GIVEN DATA -
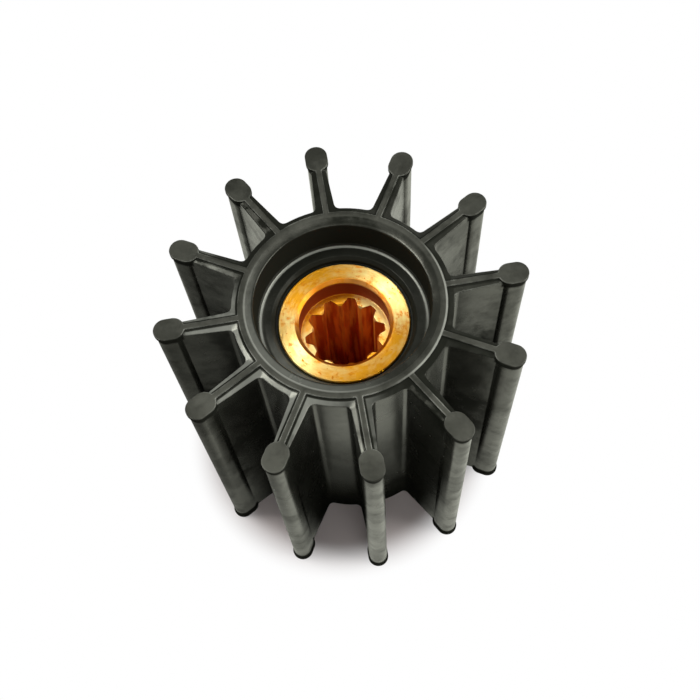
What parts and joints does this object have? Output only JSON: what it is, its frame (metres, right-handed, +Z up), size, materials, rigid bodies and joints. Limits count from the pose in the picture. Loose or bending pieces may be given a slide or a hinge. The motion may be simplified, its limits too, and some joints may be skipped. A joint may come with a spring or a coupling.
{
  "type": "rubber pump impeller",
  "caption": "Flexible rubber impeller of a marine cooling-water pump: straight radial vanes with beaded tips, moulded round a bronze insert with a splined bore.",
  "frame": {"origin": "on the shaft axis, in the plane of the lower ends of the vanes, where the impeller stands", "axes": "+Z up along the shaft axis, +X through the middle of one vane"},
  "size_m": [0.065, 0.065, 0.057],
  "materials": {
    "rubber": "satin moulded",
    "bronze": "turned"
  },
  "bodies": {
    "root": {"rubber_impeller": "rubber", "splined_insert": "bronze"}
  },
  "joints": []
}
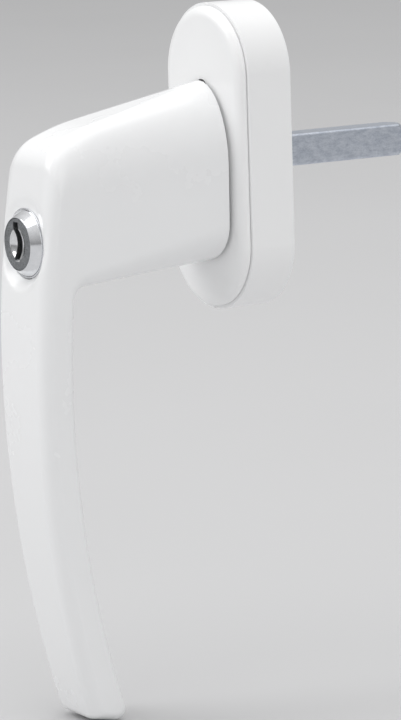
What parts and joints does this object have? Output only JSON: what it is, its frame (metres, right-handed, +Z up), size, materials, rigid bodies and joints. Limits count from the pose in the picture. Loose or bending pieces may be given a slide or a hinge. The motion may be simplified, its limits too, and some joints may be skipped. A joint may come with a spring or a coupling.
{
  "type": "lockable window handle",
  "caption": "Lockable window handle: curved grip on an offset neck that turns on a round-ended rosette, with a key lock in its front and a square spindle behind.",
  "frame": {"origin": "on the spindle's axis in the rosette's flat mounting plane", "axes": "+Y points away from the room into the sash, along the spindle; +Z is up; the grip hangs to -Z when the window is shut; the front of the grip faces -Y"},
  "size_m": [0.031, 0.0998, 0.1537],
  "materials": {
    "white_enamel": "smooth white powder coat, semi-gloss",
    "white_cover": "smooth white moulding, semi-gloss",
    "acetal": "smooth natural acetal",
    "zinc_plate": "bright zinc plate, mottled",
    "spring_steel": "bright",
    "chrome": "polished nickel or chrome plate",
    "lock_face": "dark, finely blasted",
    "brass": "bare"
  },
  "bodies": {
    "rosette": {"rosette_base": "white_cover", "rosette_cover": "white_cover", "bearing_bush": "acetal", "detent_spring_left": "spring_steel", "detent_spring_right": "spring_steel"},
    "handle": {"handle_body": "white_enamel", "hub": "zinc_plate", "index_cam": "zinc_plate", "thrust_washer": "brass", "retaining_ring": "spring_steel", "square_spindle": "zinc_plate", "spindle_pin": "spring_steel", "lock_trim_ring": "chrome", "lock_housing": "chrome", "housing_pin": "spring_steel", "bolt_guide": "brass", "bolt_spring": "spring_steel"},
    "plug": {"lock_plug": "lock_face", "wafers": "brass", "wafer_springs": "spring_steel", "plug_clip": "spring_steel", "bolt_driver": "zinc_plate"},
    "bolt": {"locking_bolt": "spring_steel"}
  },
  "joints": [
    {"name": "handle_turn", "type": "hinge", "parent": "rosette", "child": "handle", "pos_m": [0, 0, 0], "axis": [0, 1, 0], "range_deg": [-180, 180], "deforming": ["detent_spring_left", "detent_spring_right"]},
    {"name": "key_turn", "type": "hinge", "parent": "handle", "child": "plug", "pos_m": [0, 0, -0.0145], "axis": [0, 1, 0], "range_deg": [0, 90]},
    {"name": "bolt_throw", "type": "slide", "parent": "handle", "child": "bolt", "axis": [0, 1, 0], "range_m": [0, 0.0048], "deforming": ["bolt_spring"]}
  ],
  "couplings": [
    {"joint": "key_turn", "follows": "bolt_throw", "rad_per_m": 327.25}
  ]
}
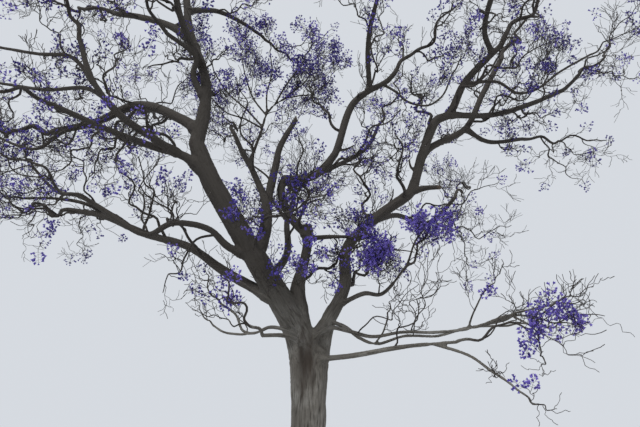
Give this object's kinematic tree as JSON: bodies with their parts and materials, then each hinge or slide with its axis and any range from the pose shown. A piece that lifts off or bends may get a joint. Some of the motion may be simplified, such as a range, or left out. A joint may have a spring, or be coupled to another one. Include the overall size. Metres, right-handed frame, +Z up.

THE REQUEST - Give the number of lines that carry the word "hinge", with nothing added.

REPLY TO THE TASK - 5